▶ _Available records_
+++

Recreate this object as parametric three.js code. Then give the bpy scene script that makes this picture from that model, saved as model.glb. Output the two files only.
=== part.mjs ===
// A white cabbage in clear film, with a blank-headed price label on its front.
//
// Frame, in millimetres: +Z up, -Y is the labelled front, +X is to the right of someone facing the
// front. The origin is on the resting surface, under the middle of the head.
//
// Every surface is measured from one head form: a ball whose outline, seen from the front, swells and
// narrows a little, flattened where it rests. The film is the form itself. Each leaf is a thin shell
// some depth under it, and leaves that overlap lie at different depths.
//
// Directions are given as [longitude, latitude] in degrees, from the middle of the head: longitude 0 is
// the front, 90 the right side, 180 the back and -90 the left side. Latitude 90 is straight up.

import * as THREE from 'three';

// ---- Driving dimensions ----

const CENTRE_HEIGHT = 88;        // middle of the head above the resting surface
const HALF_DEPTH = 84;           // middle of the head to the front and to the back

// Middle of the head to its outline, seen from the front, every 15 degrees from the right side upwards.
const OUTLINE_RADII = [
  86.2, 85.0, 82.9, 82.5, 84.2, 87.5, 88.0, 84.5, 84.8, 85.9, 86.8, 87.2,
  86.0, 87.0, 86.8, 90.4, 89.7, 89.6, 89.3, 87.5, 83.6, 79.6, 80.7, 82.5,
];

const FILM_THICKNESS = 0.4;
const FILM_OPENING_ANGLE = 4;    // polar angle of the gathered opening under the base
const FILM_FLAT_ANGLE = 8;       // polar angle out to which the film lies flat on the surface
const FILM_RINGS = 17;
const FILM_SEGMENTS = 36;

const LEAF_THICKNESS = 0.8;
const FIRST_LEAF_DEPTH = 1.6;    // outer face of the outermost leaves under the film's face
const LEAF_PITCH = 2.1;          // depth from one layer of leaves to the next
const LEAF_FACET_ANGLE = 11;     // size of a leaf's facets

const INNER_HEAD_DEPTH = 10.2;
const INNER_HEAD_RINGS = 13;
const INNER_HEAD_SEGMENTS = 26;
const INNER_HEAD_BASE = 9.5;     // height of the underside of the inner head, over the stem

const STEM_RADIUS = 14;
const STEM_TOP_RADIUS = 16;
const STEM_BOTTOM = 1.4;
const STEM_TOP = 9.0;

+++

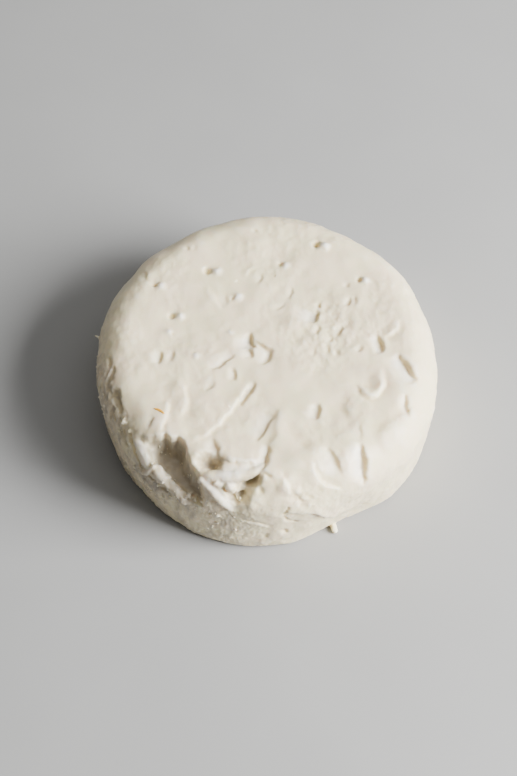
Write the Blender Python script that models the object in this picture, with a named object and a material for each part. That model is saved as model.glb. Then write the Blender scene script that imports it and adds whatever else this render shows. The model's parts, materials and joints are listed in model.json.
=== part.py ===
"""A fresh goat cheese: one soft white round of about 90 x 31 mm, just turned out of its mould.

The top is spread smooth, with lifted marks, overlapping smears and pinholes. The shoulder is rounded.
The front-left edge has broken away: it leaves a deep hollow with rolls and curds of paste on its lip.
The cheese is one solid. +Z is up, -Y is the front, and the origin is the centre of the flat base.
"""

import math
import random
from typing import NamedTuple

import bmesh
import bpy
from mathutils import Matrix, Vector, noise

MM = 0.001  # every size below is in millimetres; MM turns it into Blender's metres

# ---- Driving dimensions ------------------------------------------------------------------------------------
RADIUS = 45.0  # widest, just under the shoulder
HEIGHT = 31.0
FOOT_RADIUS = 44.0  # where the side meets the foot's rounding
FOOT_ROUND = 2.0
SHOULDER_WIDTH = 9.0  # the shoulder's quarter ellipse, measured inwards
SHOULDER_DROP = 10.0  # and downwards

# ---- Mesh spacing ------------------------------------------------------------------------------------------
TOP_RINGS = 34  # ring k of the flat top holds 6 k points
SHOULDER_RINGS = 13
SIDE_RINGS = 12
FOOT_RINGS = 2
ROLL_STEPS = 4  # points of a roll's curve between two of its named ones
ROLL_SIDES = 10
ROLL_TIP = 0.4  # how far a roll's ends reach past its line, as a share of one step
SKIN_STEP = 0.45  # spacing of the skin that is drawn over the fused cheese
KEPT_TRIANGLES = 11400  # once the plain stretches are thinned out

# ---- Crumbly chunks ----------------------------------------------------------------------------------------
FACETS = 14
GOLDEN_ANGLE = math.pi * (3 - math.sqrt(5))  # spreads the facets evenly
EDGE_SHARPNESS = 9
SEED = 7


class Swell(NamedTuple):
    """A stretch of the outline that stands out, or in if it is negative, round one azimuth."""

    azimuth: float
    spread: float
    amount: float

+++

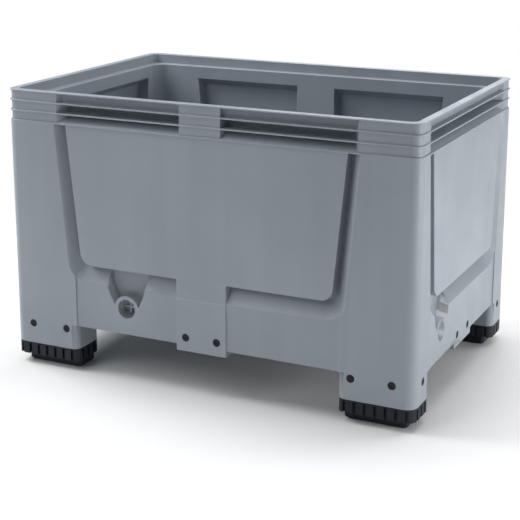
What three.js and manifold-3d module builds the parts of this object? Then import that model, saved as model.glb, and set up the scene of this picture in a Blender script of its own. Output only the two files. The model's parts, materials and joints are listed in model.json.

+++

▶ _Instruction_
Nothing but the lines from the one with "Write the Blender Python" through the one with "of its mould." should be retyped; include both and keep them exact.

▶ _Complete response_
Write the Blender Python script that models the object in this picture, with a named object and a material for each part. That model is saved as model.glb. Then write the Blender scene script that imports it and adds whatever else this render shows. The model's parts, materials and joints are listed in model.json.
=== part.py ===
"""A fresh goat cheese: one soft white round of about 90 x 31 mm, just turned out of its mould.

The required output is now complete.